Cependant, les jours passent et les communiqués sont muets. Les préparatifs militaires ne sont-ils pas achevés ? Les dictateurs rencontrent-ils une dernière résistance dans l’entourage de l’Empereur ? Ou bien jugent-ils que l’opinion n’est pas assez ferme pour supporter les vicissitudes inévitables de la grande bataille ? Cette dernière hypothèse est la plus vraisemblable, car, après avoir annoncé, — par ordre, — que la lutte est sur le point de s’engager, la presse reçoit brusquement une autre consigne.
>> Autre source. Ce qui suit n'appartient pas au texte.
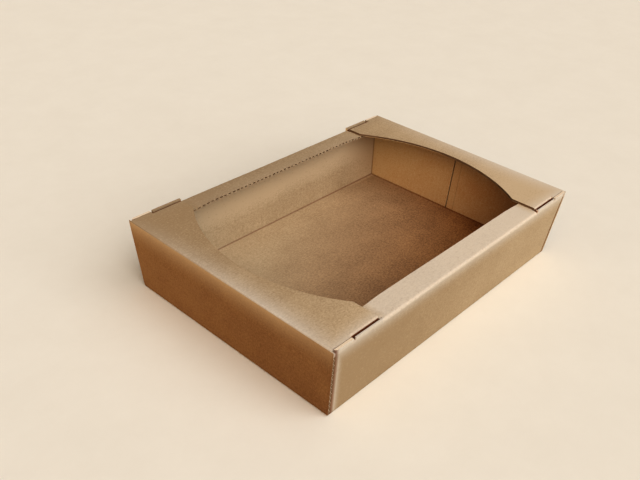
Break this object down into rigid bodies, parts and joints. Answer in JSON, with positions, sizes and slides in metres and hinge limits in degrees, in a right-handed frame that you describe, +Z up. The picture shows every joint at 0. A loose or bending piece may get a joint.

Elle doit avertir le public que, sans doute, Hindenburg attaquera, mais qu’il n’est pas pressé et saura choisir l’heure opportune. Les critiques militaires et les correspondants de guerre sont invités à répandre la nouvelle que c’est l’ennemi lui-même qui se prépare à attaquer. La manœuvre est claire. Il s’agit de persuader les Allemands qu’ils font toujours une guerre défensive et que, s’ils sont obligés à de nouveaux combats, c’est uniquement pour parer les coups de l’ennemi.

Le 22 mars, l’armée allemande part à l’assaut des positions anglaises.


VICTOIRE ET ENTHOUSIASME

Dès les premières nouvelles, souffrances, doutes, lassitude, tout paraît oublié. Deux jours durant, la presse est obligée de retenir l’opinion, dans la crainte que celle-ci n’exagère encore une fois ses espérances. Mais les armées avancent avec une rapidité foudroyante, le nombre des prisonniers grandit d’heure en heure. L’enthousiasme se déchaîne. Croyant déjà sa proie sous sa griffe, l’Allemagne remplit le monde de ses cris de triomphe. La nouvelle que Paris est bombardé par des canons à longue portée transporte de joie les Berlinois, et le Vorwærts lui-même ne cache pas son admiration pour un pareil exploit : « Les conséquences de cet événement, dit-il, sont incalculables.